Work required:
Beginning with the first line of the data below, reproduce every line unchanged, ending with the line that holds "from FreeCAD import Rotation, Vector".
+ + + +
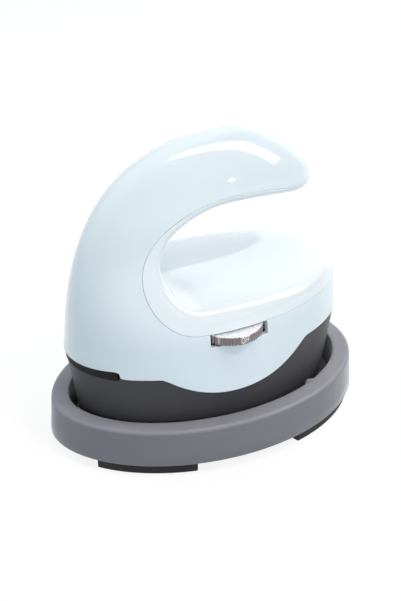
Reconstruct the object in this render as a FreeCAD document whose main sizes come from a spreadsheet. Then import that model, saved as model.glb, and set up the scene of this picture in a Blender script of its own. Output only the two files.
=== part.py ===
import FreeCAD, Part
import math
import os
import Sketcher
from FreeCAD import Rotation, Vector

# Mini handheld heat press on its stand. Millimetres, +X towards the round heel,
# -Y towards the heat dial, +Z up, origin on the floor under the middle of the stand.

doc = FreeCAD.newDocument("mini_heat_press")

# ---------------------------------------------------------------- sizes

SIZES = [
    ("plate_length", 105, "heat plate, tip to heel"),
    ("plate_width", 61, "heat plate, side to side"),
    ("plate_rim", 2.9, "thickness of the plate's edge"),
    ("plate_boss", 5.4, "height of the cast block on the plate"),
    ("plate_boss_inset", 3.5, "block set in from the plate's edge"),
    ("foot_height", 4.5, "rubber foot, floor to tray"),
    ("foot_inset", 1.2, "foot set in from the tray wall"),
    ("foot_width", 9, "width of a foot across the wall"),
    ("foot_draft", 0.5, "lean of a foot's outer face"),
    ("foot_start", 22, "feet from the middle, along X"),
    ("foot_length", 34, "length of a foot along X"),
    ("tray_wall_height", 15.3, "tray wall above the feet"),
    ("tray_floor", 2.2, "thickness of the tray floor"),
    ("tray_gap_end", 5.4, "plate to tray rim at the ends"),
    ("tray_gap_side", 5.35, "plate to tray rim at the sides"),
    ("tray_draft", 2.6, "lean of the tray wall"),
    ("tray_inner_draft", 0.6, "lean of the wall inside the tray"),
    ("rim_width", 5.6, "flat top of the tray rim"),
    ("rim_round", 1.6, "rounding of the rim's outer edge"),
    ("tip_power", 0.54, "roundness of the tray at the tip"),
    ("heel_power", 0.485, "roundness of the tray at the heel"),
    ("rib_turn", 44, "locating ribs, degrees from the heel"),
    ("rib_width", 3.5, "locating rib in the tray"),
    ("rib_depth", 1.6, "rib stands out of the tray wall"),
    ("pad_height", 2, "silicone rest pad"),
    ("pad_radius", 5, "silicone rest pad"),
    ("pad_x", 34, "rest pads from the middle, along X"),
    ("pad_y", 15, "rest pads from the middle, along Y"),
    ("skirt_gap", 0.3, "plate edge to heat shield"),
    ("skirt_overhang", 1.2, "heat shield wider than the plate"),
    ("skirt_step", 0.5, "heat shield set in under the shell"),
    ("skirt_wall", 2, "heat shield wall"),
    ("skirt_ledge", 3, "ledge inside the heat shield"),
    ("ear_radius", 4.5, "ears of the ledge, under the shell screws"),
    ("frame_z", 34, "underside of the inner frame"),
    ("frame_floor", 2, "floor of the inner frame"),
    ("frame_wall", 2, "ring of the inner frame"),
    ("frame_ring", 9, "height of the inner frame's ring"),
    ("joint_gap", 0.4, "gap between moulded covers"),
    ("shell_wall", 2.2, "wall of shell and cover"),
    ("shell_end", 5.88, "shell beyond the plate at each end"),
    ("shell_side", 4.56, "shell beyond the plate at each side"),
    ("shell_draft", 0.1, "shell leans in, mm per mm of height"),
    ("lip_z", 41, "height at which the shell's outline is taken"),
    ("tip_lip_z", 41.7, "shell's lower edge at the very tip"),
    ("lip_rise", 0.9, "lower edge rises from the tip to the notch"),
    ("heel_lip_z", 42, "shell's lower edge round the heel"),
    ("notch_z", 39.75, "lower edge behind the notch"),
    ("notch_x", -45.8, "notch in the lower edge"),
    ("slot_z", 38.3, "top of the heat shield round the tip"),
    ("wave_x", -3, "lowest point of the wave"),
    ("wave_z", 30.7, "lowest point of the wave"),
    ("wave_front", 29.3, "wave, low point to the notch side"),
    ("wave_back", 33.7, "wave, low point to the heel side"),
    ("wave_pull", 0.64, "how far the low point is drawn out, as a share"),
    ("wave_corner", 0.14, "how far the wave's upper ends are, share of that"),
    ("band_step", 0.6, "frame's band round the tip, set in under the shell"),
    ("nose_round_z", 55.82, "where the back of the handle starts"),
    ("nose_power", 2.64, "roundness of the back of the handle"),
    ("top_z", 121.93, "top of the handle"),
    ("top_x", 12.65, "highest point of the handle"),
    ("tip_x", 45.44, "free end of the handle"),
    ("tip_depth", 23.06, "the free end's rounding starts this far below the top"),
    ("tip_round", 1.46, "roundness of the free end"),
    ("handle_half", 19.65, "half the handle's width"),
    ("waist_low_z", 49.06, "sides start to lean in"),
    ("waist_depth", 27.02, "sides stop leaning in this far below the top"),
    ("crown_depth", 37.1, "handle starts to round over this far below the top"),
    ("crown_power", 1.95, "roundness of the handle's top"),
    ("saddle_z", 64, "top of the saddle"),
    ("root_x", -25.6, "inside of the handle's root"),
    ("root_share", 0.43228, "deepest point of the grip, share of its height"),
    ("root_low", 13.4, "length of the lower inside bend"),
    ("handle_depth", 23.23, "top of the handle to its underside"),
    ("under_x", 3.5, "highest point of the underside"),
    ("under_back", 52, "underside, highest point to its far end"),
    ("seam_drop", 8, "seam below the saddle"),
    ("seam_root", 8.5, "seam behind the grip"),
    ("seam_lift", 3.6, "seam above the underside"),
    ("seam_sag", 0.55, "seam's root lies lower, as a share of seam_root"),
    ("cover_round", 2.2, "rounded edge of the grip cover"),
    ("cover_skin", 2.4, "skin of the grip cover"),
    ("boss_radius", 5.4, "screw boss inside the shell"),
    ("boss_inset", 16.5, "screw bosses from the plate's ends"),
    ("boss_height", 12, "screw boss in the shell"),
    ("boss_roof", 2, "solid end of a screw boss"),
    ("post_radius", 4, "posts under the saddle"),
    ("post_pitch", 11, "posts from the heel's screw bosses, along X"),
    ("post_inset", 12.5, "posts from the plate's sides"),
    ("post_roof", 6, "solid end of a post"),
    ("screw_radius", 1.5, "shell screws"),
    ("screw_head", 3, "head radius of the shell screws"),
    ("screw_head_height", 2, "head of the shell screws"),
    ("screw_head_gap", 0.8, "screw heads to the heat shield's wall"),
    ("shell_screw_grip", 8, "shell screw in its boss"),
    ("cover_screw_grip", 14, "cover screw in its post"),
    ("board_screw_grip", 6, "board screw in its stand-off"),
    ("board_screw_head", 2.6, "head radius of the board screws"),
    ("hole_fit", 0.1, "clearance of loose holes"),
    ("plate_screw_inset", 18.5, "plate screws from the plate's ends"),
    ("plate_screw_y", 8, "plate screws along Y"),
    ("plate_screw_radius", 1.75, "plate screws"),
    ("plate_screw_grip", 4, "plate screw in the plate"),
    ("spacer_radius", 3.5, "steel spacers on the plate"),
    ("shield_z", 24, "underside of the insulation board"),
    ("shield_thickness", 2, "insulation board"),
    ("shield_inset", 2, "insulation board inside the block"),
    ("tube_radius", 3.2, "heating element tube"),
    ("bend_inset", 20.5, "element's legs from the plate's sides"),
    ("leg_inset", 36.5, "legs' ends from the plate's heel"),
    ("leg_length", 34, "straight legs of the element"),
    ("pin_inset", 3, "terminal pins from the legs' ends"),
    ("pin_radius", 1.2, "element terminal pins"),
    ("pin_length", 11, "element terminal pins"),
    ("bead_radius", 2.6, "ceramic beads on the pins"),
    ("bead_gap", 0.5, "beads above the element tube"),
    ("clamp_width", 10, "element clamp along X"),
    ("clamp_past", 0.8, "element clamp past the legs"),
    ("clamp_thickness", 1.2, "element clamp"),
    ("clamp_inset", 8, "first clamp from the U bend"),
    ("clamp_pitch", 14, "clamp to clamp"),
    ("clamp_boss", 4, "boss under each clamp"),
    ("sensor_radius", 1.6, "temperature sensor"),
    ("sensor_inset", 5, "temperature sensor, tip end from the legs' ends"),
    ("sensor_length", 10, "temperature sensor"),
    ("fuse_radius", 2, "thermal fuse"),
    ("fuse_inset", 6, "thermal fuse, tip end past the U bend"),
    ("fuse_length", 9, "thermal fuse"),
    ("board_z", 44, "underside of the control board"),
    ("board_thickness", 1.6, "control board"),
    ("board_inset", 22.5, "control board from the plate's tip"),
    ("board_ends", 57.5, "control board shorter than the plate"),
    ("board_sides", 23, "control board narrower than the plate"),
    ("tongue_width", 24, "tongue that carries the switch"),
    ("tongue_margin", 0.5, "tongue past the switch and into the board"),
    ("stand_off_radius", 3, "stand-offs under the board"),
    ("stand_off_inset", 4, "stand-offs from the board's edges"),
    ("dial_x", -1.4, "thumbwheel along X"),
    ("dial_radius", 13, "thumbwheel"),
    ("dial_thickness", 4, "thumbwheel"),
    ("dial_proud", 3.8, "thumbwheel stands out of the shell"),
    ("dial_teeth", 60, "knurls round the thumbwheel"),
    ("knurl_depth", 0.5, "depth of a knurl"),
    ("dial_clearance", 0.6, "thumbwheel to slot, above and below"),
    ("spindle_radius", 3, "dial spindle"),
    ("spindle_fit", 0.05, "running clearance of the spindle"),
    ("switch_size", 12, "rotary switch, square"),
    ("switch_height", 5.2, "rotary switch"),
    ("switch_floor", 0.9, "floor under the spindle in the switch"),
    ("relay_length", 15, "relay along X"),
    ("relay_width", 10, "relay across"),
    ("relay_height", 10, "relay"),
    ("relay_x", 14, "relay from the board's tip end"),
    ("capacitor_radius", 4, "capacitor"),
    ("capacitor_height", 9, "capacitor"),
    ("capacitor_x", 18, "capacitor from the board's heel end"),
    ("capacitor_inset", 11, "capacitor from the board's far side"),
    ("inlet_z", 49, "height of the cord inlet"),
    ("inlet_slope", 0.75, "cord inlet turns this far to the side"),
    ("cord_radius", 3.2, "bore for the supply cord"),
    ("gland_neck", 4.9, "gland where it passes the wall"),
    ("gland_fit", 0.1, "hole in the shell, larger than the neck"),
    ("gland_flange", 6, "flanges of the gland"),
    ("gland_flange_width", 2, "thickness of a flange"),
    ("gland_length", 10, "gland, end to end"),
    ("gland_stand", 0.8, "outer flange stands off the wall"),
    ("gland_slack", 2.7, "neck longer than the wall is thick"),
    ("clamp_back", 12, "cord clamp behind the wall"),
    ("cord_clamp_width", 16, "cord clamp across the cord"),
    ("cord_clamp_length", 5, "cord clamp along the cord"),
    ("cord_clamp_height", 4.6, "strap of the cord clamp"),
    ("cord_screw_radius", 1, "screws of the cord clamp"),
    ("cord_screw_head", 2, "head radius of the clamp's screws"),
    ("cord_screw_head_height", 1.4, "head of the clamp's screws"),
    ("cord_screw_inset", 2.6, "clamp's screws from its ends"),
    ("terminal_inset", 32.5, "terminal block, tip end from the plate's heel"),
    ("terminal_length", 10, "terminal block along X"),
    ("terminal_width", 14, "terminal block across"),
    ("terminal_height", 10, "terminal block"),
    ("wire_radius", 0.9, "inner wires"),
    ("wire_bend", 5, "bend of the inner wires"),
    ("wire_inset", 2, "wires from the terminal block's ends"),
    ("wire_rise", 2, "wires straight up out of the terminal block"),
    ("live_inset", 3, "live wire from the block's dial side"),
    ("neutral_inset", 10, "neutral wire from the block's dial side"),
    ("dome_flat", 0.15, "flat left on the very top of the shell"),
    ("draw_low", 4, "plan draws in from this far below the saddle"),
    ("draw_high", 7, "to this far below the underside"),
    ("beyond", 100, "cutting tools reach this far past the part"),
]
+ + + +
Response to this exercise:
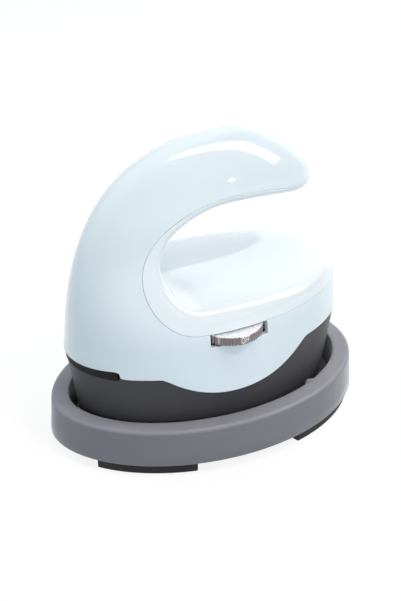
Reconstruct the object in this render as a FreeCAD document whose main sizes come from a spreadsheet. Then import that model, saved as model.glb, and set up the scene of this picture in a Blender script of its own. Output only the two files.
=== part.py ===
import FreeCAD, Part
import math
import os
import Sketcher
from FreeCAD import Rotation, Vector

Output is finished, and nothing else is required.